Hi @glitch , it's the time-classes branch: https://github.com/Bears-R-Us/arkouda/compare/time-classes
(I put this link under the word "monstrous" above, but I probably should have made it more obvious, sorry)
I played around a bit with this today using BroadcastMsg as an example. Unfortunately I couldn't figure out how to trick the chapel compiler into letting it figure out what the raw type is (int, real, bool etc.) If we could figure that out it would shrink a lot of the code in a lot of places.. but if it was easy to figure out / possible, I'm guessing it would have been done before. I'm going to look at ways to slim this down again tomorrow. Essentially you're really just making a wrapper around another int array with extra meta info and I feel like this should be less painful than what you've had to go through.
I'm thinking there might be a way to update some of the toSymEntry / addEntry procs to accept meta info so you don't have to make your own set of when conditions all over the place.

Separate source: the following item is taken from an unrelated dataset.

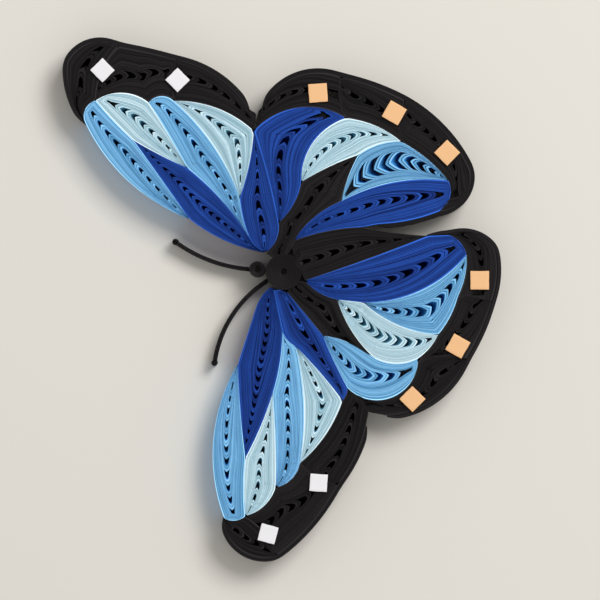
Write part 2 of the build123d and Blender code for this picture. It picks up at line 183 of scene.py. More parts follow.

Ok, I'm actually feeling a bit better about this. I think part of the pain here is that you're running into the incremental change of adding the typing system. Had some of these changes already been implemented, I think this would have been easier. We have a couple of different usage patterns for creating entries / adding them to the table, here are the current function signatures:
-
addEntry(name: string, len: int, type t): borrowed SymEntry(t) -
addEntry(name: string, in entry: shared AbstractSymEntry): borrowed AbstractSymEntry -
addEntry(name: string, len: int, dtype: DType): borrowed AbstractSymEntry -
new
addTimeEntry(name: string, len: int, dtype: DType): borrowed TimeEntry
Sometimes we care about the return value of addEntry and other times we don't. This loosely matches the pattern of
- allocate an array for me so I can fill it (i.e. BroadcastMsg)
- I've already made the array but I want it to go in as the proper type according to the DType (i.e. ReductionMsg, SortMsg, etc.)
I see this show up a lot:
if gEnt.dtype == DType.Int64 {
st.addEntry(sortedName, new shared SymEntry(sorted));
} else {
st.addEntry(sortedName, new shared TimeEntry(sorted, gEnt.dtype));
}
If we were able to clean up our access patterns I think a lot of those types of operations would go away. We already have a proc addEntry(name, len, dtype) , but it seems we need a similar one which accepts an already allocated array. That should centralize some of the logic inside MultiTypeSymbolTable so anything with a dtype and raw array just gets wrapped in the appropriate entry... and since we generally don't do anything with that entry we don't really care about the return type of it. In the cases where we go on to do something with it, we can do one of two things, we can either do the casting locally using a convenience function, or we could add a finer grained addEntry proc to return the intermediate type you're looking for (i.e. the allocate an entry so I can fill the array version).
Another main theme I noticed is related to how we handle dtypes & aliasing over in the client python code. We have specific DTypes which we've declared as Enums in chapel, but we don't really have a way to group them. Over in the client dtypes.py we have Unions of the various scalar types. If we had something similar it would help clean up stuff like this:
select (gAr1.dtype, gAr2.dtype) {
when (DType.Int64, DType.Int64),
(DType.Datetime64, DType.Datetime64),
(DType.Timedelta64, DType.Timedelta64) {
This leaves OperatorMsg which I think https://github.com/Bears-R-Us/arkouda/issues/1045 is going to help there.
I'm going to try and move some stuff around and I'll post a PR with some changes.